There are nearly 50,000 children under the age of 5 in Snohomish County. Each one of them is likely to sit in two to three types of seats as they grow. At the low end, that’s 100,000 seats fated for the trash from just one generation of preschoolers.

Car seat recycling already was a rare service, and it usually cost consumers some kind of fee. The process to take apart the bulky items, that are heavy on composite materials, is not easy.

Then, in July, China notified the World Trade Organization that it would stop accepting shipments of many kinds of waste, including many types of plastics.

China is a major importer of waste.

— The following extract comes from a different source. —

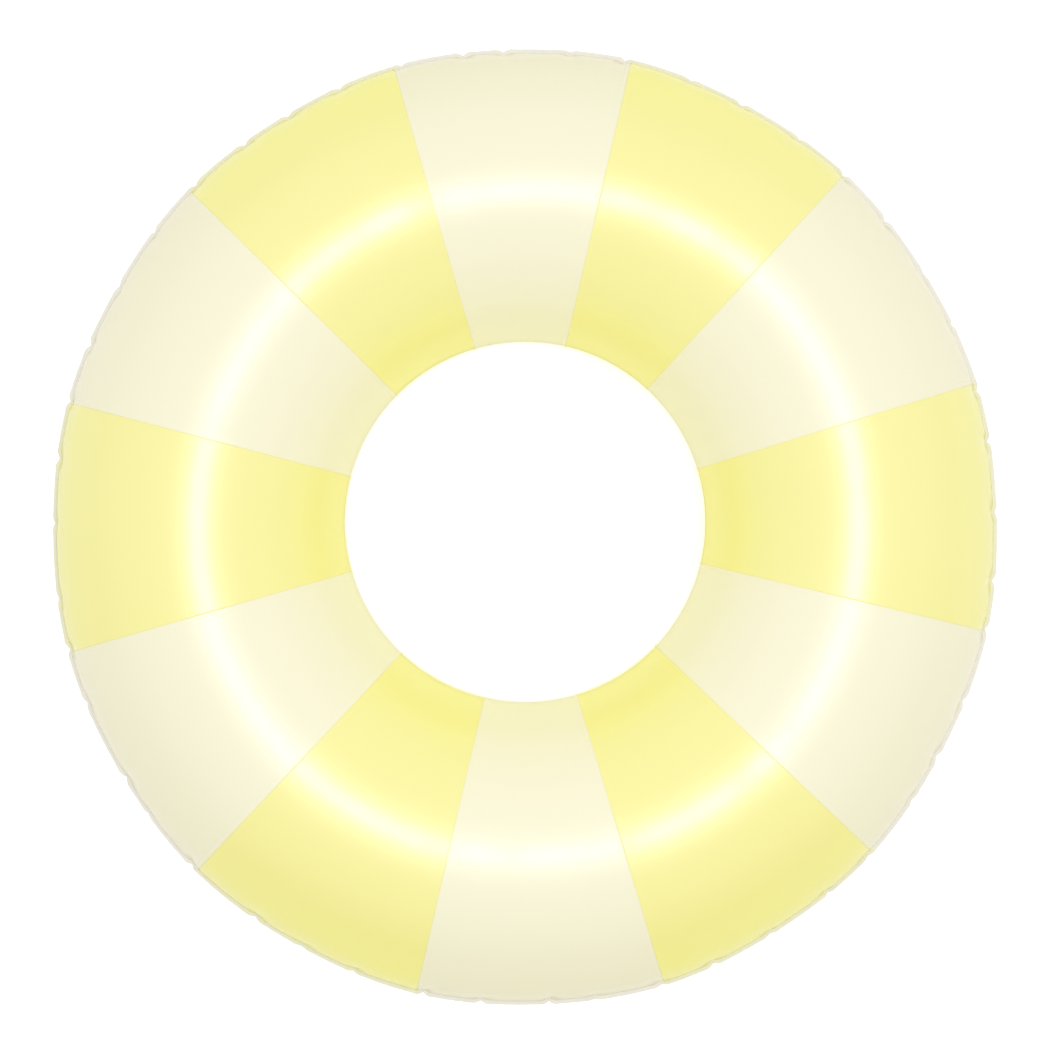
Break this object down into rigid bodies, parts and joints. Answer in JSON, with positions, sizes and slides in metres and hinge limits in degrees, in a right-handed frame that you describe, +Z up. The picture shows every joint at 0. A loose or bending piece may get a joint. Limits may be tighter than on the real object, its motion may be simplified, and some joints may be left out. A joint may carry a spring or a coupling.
{
  "type": "inflatable swim ring",
  "caption": "Round inflatable swim ring of yellow and cream PVC film panels with a welded outer seam and a push-in air valve.",
  "frame": {"origin": "on the ring's axis, at the height of the floor that the inflated ring lies flat on", "axes": "+Z up along the ring's axis; +X and -X through the middles of two yellow panels; +Y and -Y through the middles of two cream panels, the valve being low in the one at -Y"},
  "size_m": [1.2, 1.2, 0.296],
  "materials": {
    "yellow_film": "glossy soft PVC film, pale lemon yellow",
    "cream_film": "glossy soft PVC film, cream",
    "valve_vinyl": "soft moulded PVC, milky and slightly translucent, satin"
  },
  "bodies": {
    "ring": {"upper_yellow_panel_1": "yellow_film", "upper_yellow_panel_2": "yellow_film", "upper_yellow_panel_3": "yellow_film", "upper_yellow_panel_4": "yellow_film", "upper_yellow_panel_5": "yellow_film", "upper_yellow_panel_6": "yellow_film", "upper_cream_panel_1": "cream_film", "upper_cream_panel_2": "cream_film", "upper_cream_panel_3": "cream_film", "upper_cream_panel_4": "cream_film", "upper_cream_panel_5": "cream_film", "upper_cream_panel_6": "cream_film", "lower_yellow_panel_1": "yellow_film", "lower_yellow_panel_2": "yellow_film", "lower_yellow_panel_3": "yellow_film", "lower_yellow_panel_4": "yellow_film", "lower_yellow_panel_5": "yellow_film", "lower_yellow_panel_6": "yellow_film", "lower_cream_panel_1": "cream_film", "lower_cream_panel_2": "cream_film", "lower_cream_panel_3": "cream_film", "lower_cream_panel_4": "cream_film", "lower_cream_panel_5": "cream_film", "lower_cream_panel_6": "cream_film", "valve_base": "valve_vinyl", "valve_bellows": "valve_vinyl"},
    "valve_stem": {"valve_stem": "valve_vinyl", "valve_strap": "valve_vinyl"},
    "valve_cap": {"valve_cap": "valve_vinyl"},
    "valve_flap": {"valve_flap": "valve_vinyl"}
  },
  "joints": [
    {"name": "valve_slide", "type": "slide", "parent": "ring", "child": "valve_stem", "axis": [0, -0.766, -0.6428], "range_m": [0, 0.016], "deforming": ["valve_bellows"]},
    {"name": "cap_hinge", "type": "hinge", "parent": "valve_stem", "child": "valve_cap", "pos_m": [-0.0085, -0.55888, 0.0563], "axis": [0, 0.6428, -0.766], "range_deg": [0, 150], "deforming": ["valve_strap"]},
    {"name": "flap_hinge", "type": "hinge", "parent": "valve_stem", "child": "valve_flap", "pos_m": [-0.0056, -0.54421, 0.06861], "axis": [0, -0.6428, 0.766], "range_deg": [0, 60], "stiffness_Nm_per_rad": 0.0002}
  ]
}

Last year it imported 7.3 million tons of waste plastics, valued at $3.7 billion, accounting for 56 percent of world imports, according to Reuters. The United States was one of the top 3 sources.

The Seattle-based car seat group still keeps a list of car seat recycling programs across the nation and in Canada, at recycleyourcarseat.org/where-do-i-recycle-my-seat. But if you hope to use any of those services, you should call ahead to make sure the service is still offered.

“We hope that as markets shift, our recyclers will once again be able to accept car seats,” writes CoolMom’s Kimberly Christensen.

Absent recycling, expired car seats should be dumped. Cut the straps, mark the seat “destroy” with permanent marker, and put it in your garbage.